A distopia da qual se fala

Quando se buscam os fatores partilhados de disfunção da grande utopia comunista que conduziram os Estados do «socialismo realmente existente» à situação cataléptica que decidiu a sua morte, alguns revelam-se particularmente evidentes. Desde logo aqueles que se reportam às rígidas políticas de engenharia social que determinaram êxodos de povos inteiros, fomes que poderiam ter sido evitadas ou uma atitude política de exclusão determinada pela origem social do reprimido, ainda que esta se encontrasse associada a uma quota significativa da população. São também recorrentemente mencionadas as condições de ausência de liberdade de crítica, que bloquearam as sociedades e até os próprios partidos no poder, assim como o espartilho de uma economia rigidamente planificada e burocratizada, através da qual se assinou a sentença de morte de um crescimento equilibrado e a incapacidade de suprir as necessidades reais da população. Outro aspeto conhecido mas habitualmente menos abordado diz respeito à formação e ao funcionamento das elites políticas e administrativas, as chamadas nomenklaturas, que emergiram da conceção leninista do partido como vanguarda e «exército de revolucionários profissionais» para se destacarem progressivamente como casta privilegiada, inamovível e cega face às transformações de um mundo em constante e cada vez mais rápida mudança.

Talvez o melhor exemplo do seu funcionamento seja o fornecido pela estranha microcidade de Waldsiedlung Wandlitz. Erguida a cerca de 30 quilómetros a norte da zona leste de Berlim, foi aí que entre 1960 e 1989 fixaram residência oficial os membros do topo da classe dirigente da ex-República Democrática Alemã. Existem numerosas descrições do aspeto e da «vida» daquele bairro, o «gueto dos deuses» como lhe chamavam as pessoas comuns, completamente fechado por um forte cordão de segurança e habitado por homens idosos acompanhados das suas taciturnas esposas. Pessoas que se temiam e se vigiavam constantemente, que eram vizinhos quase sem falarem uns com os outros fora das monótonas funções oficiais e das repetitivas liturgias, mas que gozavam de privilégios inacessíveis para a generalidade dos cidadãos. Todavia, em nenhum Estado este modelo foi codificado de uma forma tão perfeita quanto o foi, e como tal permanece, na Coreia do Norte.

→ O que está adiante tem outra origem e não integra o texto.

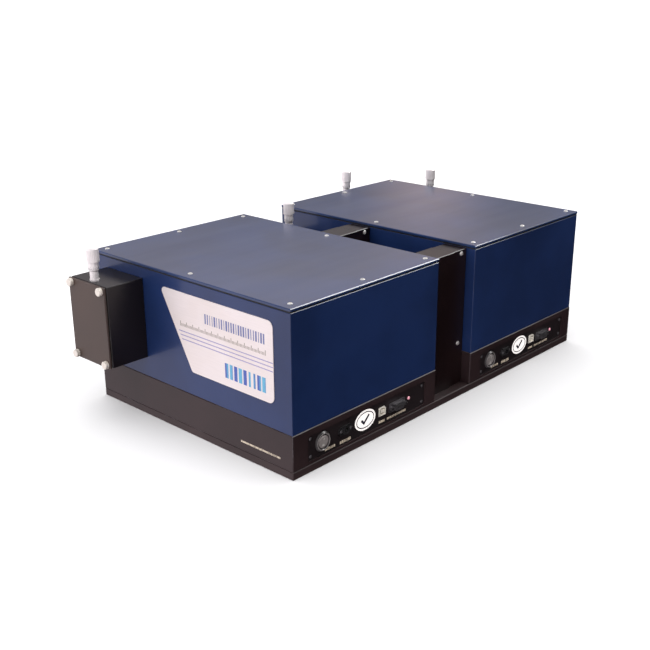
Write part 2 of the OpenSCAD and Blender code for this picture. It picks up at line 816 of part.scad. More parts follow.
module entrance_slit_box() {
  color(slit_coat) at_entrance() slit_box(entrance_depth + cover_inset, entrance_face_t);
}
module middle_slit_box() { color(slit_coat) at_middle() middle_box(); }
module side_slit_box() {
  color(slit_coat) at_side() slit_box(exit_depth + cover_inset, exit_face_t);
}
module rear_slit_box() {
  color(slit_coat) at_rear() slit_box(exit_depth + cover_inset, exit_face_t);
}
module dust_cover() { color(slit_coat) at_entrance() dust_plate(); }
module thumbscrews() {
  color(bright_steel) at_entrance() slit_corners()
    translate([0, -entrance_depth - cover_inset - gasket_t - dust_t, 0]) thumbscrew();
}
module micrometer_sleeves() {
  tall = slit_h / 2;
  color(bright_steel) {
    at_entrance() sleeve(entrance_mic, tall);
    at_middle() sleeve(-middle_mic_y, middle_h / 2);
    at_side() sleeve(exit_mic, tall);
    at_rear() sleeve(exit_mic, tall);
  }
}

// The entrance slit rests at its zero mark, the other three fully open
module entrance_thimble() { color(bright_steel) at_entrance() thimble(entrance_mic, 0); }
module entrance_wedge() { color(brass) at_entrance() wedge(entrance_mic, 0); }
module entrance_blade_left() { color(dull_steel) at_entrance() blade(entrance_mic, 0, -1); }
module entrance_blade_right() { color(dull_steel) at_entrance() blade(entrance_mic, 0, 1); }

module middle_thimble() { color(bright_steel) at_middle() thimble(-middle_mic_y, slit_travel); }
module middle_wedge() { color(brass) at_middle() wedge(-middle_mic_y, slit_travel); }
module middle_blade_left() { color(dull_steel) at_middle() blade(-middle_mic_y, slit_travel, -1); }
module middle_blade_right() { color(dull_steel) at_middle() blade(-middle_mic_y, slit_travel, 1); }

module side_thimble() { color(bright_steel) at_side() thimble(exit_mic, slit_travel); }
module side_wedge() { color(brass) at_side() wedge(exit_mic, slit_travel); }
module side_blade_left() { color(dull_steel) at_side() blade(exit_mic, slit_travel, -1); }
module side_blade_right() { color(dull_steel) at_side() blade(exit_mic, slit_travel, 1); }

module rear_thimble() { color(bright_steel) at_rear() thimble(exit_mic, slit_travel); }
module rear_wedge() { color(brass) at_rear() wedge(exit_mic, slit_travel); }
module rear_blade_left() { color(dull_steel) at_rear() blade(exit_mic, slit_travel, -1); }
module rear_blade_right() { color(dull_steel) at_rear() blade(exit_mic, slit_travel, 1); }

module front_turret() { color(dark_coat) unit(0) turret(); }
module rear_turret() { color(dark_coat) unit(1) turret(); }
module front_gratings() { color(mirror_glass) unit(0) gratings(); }
module rear_gratings() { color(mirror_glass) unit(1) gratings(); }
module front_worm_wheel() { color(brass) unit(0) worm_wheel(); }
module rear_worm_wheel() { color(brass) unit(1) worm_wheel(); }
module front_worm() { color(dull_steel) unit(0) worm(); }
module rear_worm() { color(dull_steel) unit(1) worm(); }
module turret_bushes() { color(brass) for (i = [0, 1]) unit(i) turret_bush(); }
module turret_motors() { color(dark_coat) for (i = [0, 1]) unit(i) turret_motor(); }

module concave_mirrors() {
  color(mirror_glass) for (i = [0, 1], y = [beam_y, unit_d - beam_y]) unit(i) concave_mirror(y);
}
module flat_mirrors() {
  color(mirror_glass) {
    unit(0) flat_mirror(entrance_x, beam_y, -45);
    unit(0) flat_mirror(exit_x, unit_d - beam_y, 45);
    unit(1) flat_mirror(exit_x, beam_y, -45);
  }
}
module mirror_mounts() {
  color(dark_coat) {
    for (i = [0, 1], y = [beam_y, unit_d - beam_y]) unit(i) mirror_mount(y);
    unit(0) flat_mount(entrance_x, beam_y, -45);
    unit(0) flat_mount(exit_x, unit_d - beam_y, 45);
    unit(1) flat_mount(exit_x, beam_y, -45);
  }
}
module swing_holder() { color(dark_coat) unit(1) swing_arm(); }
module swing_mirror() { color(mirror_glass) unit(1) flat_mirror(exit_x, unit_d - beam_y, 45); }

module control_panels() { color(black_coat) for (i = [0, 1]) unit(i) control_panel(); }
module switch_bezels() {
  color(dull_steel) for (i = [0, 1]) unit(i) on_panel(switch_at) switch_bezel();
}
module front_rocker() { color(rocker_grey) unit(0) on_panel(switch_at) rocker(); }
module rear_rocker() { color(rocker_grey) unit(1) on_panel(switch_at) rocker(); }
module power_jacks() { color(dark_coat) for (i = [0, 1]) unit(i) on_panel(jack_at) power_jack(); }
module usb_sockets() { color(bright_steel) for (i = [0, 1]) unit(i) on_panel(usb_at) usb_socket(); }
module serial_sockets() {
  color(dull_steel) for (i = [0, 1]) unit(i) on_panel(serial_at) serial_socket();
}
module status_lights() {
  color([0.8, 0.3, 0.35]) for (i = [0, 1]) unit(i) on_panel(light_at) status_light();
}
module circuit_boards() { color([0.05, 0.3, 0.15]) for (i = [0, 1]) unit(i) circuit_board(); }

module housing_screws() {
  color(bright_steel) {
    for (i = [0, 1]) unit(i) unit_screws();
    place() for (x = [left_post_x, right_post_x], side = [-1, 1])
      translate([x + side * (post_w / 2 - 1.2), 0, 0]) post_points() rotate([0, side * 90, 0])
        screw(3, 1.7, 1.5, 3.5);
  }
}
module panel_screws() { color(bright_steel) for (i = [0, 1]) unit(i) panel_screw_set(); }
module name_plate() { color([0.85, 0.8, 0.82]) place() maker_plate(); }

base_plate();
front_tray();
rear_tray();
optical_benches();
front_cover();
rear_cover();
front_lid();
rear_lid();
left_post();
right_post();
entrance_slit_box();
middle_slit_box();
side_slit_box();
rear_slit_box();
dust_cover();
thumbscrews();
micrometer_sleeves();
entrance_thimble();
entrance_wedge();
entrance_blade_left();
entrance_blade_right();
middle_thimble();
middle_wedge();
middle_blade_left();
middle_blade_right();
side_thimble();
side_wedge();
side_blade_left();
side_blade_right();
rear_thimble();
rear_wedge();
rear_blade_left();
rear_blade_right();
front_turret();
front_gratings();
front_worm_wheel();
front_worm();
rear_turret();
rear_gratings();
rear_worm_wheel();
rear_worm();
turret_bushes();
turret_motors();
concave_mirrors();
flat_mirrors();
mirror_mounts();
swing_holder();
swing_mirror();
control_panels();
switch_bezels();
front_rocker();
rear_rocker();
power_jacks();
usb_sockets();
serial_sockets();
status_lights();
circuit_boards();
housing_screws();
panel_screws();
name_plate();
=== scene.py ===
"""Looks of a tandem grating spectroscope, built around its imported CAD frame."""
import json
import math

import bmesh
import bpy
from mathutils import Matrix, Vector


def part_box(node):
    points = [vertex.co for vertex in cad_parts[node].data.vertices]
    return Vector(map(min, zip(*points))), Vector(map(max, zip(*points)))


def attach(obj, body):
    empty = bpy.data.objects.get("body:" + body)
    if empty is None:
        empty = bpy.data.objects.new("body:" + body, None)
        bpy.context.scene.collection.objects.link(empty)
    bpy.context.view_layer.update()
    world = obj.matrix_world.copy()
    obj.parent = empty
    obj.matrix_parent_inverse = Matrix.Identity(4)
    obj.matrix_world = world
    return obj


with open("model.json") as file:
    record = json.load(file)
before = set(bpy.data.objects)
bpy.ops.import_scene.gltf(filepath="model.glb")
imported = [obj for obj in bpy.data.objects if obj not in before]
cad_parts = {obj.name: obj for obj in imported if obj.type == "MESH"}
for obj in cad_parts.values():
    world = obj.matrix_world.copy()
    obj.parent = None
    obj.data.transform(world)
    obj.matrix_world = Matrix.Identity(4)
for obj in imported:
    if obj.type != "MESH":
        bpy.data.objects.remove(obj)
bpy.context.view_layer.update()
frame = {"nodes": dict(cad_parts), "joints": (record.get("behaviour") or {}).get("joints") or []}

MM = 0.001
UNITS = ("front", "rear")
SLITS = ("entrance", "middle", "side", "rear")

# Ink and film stand this far off the surface they are printed on
INK = 0.06 * MM
# The name plate faces the front, and the control panels face right
FRONT, RIGHT, BACK, UP = (0, -1, 0), (1, 0, 0), (0, 1, 0), (0, 0, 1)


# ---------- places taken from the frame ----------

def unit_box(node, unit):
    """Lowest and highest corner of what a node has in one of the two units."""
    low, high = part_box(unit + "_tray")
    points = [v.co for v in frame["nodes"][node].data.vertices if low.y <= v.co.y <= high.y]
    return (Vector([min(p[i] for p in points) for i in range(3)]),
            Vector([max(p[i] for p in points) for i in range(3)]))


def joint_at(name):
    """A hinge's position at rest."""
    return Vector(next(j["pos_m"] for j in frame["joints"] if j["name"] == name))


def facing(normal, across, at):
    """Frame with its Z along normal and its X along across, at a point."""
    z, x = Vector(normal), Vector(across)
    y = z.cross(x)
    return Matrix.Translation(at) @ Matrix((x, y, z)).transposed().to_4x4()


# ---------- node trees ----------

class Wire:
    """One output in a node tree. Arithmetic on it adds Math nodes."""

    def __init__(self, nodes, socket):
        self.nodes, self.socket = nodes, socket

    def math(self, operation, *others):
        return self.nodes.add("ShaderNodeMath", [self, *others], operation=operation)

    def __add__(self, other):
        return self.math("ADD", other)

    def __sub__(self, other):
        return self.math("SUBTRACT", other)

    def __mul__(self, other):
        return self.math("MULTIPLY", other)

    def __truediv__(self, other):
        return self.math("DIVIDE", other)

    def __rsub__(self, other):
        return self.nodes.add("ShaderNodeMath", [other, self], operation="SUBTRACT")

    __radd__, __rmul__ = __add__, __mul__

    def rise(self, low, high):
        """0 below low, 1 above high, smooth between them."""
        return self.nodes.add("ShaderNodeMapRange", {0: self, 1: low, 2: high},
                              interpolation_type="SMOOTHSTEP")


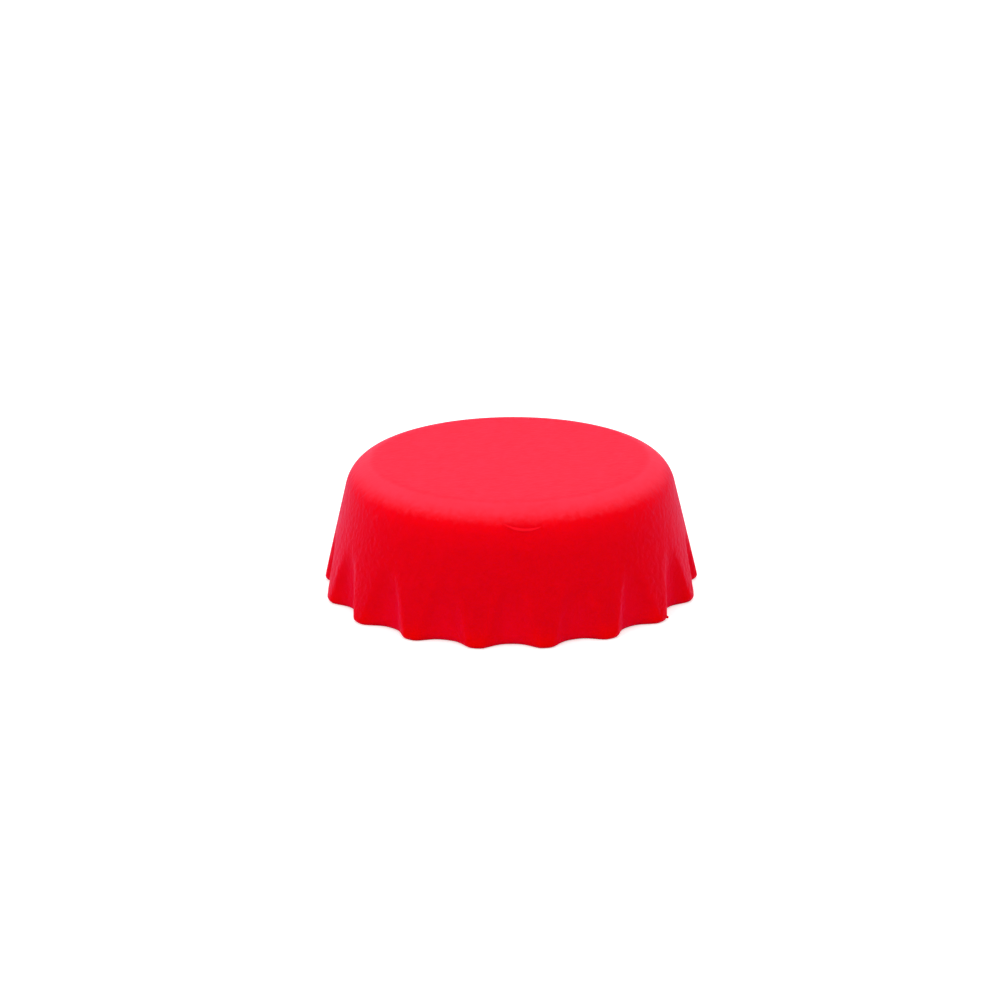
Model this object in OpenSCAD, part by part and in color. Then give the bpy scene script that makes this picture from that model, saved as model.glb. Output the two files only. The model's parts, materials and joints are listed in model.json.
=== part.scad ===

Deteta-se aí o princípio da seletividade em todos os favores que são dispensados pelo regime aos anéis centrais da sociedade. A sociedade norte-coreana é rigidamente regida pelo Songbun, uma listagem, periodicamente revista, que distribui as pessoas em 51 categorias, de acordo com os seus pergaminhos de nobreza revolucionária e os seus méritos. O Songbun determina onde habitar: na capital, onde residem os mais privilegiados, o bairro de Mansundae é uma área especial,  situando-se ainda dentro desta o espaço protegido de Potong-Gang, uma espécie de Olimpo semelhante ao de Wandlitz, na RDA, onde habita a nata da nata do Partido. O Songbun determina também o regime alimentar: hipercalórico para a elite, 750 gramas de cereais por dia para os grandes privilegiados, 450 gramas para os menos privilegiados (o mínimo vital segundo a ONU é de 473 gramas ao dia), e a fome, por vezes o canibalismo, para os restantes cidadãos (a malnutrição afeta mais de 30 % dos norte-coreanos). A educação, nomeadamente a educação universitária, é também ela estritamente regulada pelo Songbun, e apenas os filhos da fina-flor do regime têm acesso à prestigiada Universidade Kim Il-Sung, onde se ensina «cientificamente» a direção ideológica do Estado. Mais: este inunda de presentes os responsáveis que cumpram de forma mais perfeita e completa as indicações da direção partidária: roupa, eletrodomésticos e até automóveis são oferecidos de uma forma codificada, que compensa os dirigentes partidários ao mesmo tempo que determina a sua escala de importância. É este sistema, profundamente hierarquizado e que «marca para a vida» os seus cidadãos, que se apresenta como solução para a desigualdades impostas pela desordem do capitalismo. E que se arroga o direito de ameaçar com uma guerra nuclear para o obter.